Parmi les difficultés à surmonter pour la mise en place de stations multi-énergies, la première, et non des moindres, est le coût de l’investissement. Au coût d’acquisition des véhicules électriques, hydrogène ou GNV, bien supérieurs à ceux des motorisations diesel, s’ajoutent des coûts d’entretien spécifiques et ceux de la mise en place des infrastructures nécessaires (bornes de recharge, stations d’avitaillement, ateliers adaptés). Pour de nombreuses entreprises, en particulier les PME, ces surcoûts sont difficilement absorbables sans un accompagnement renforcé.
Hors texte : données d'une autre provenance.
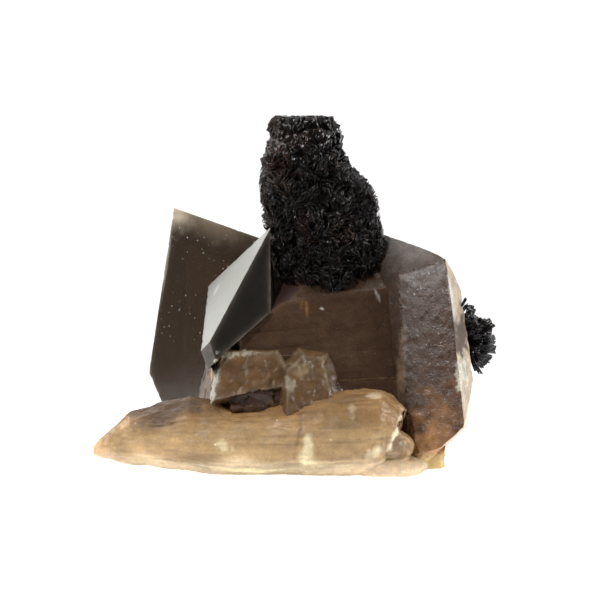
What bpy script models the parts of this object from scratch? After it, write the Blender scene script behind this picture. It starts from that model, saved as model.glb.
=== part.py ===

Ont aussi été cités comme obstacles la puissance électrique disponible sur le réseau dans la zone d’implantation d’une station de recharge, les besoins de foncier et de terrains bien situés ou encore les délais d’installation.

L’utilité d’un accompagnement collectif par les collectivités

Des pistes ont aussi été mises en avant pour faire avancer ces dossiers. Parmi celles-ci : le rôle des collectivités dans la mise en place d’incitations locales, que ce soit à travers la planification urbaine, l’aménagement des zones de recharge ou l’accompagnement des entreprises implantées sur leur territoire.

Mutualisations et multi-énergies

La diversification des sources d’énergie et l’adaptation progressive des flottes, qui semble bien prise en compte dans les exemples récents de stations multi-énergies évoquées plus tôt, a aussi été mise en avant par les participants au colloque, de même que la mise en place de projets pilotes avant retour d’expérience et généralisation à une échelle régionale.

Les solutions de partage d’équipements et de mutualisation sont également plébiscitées, avec par exemple des stations de recharge communes pour les petites entreprises n’ayant pas la capacité d’investir seules. L’émergence de hubs logistiques multi-énergies, combinant recharge électrique, bioGNV et hydrogène, a aussi été évoquée comme une piste à explorer pour faciliter l’accès aux différentes solutions. La combinaison de plusieurs sources d’énergies alternatives pour maximiser l’efficacité permet en effet de ne pas se laisser enfermer dans des choix techniques qui ne constitueraient pas des solutions à long terme.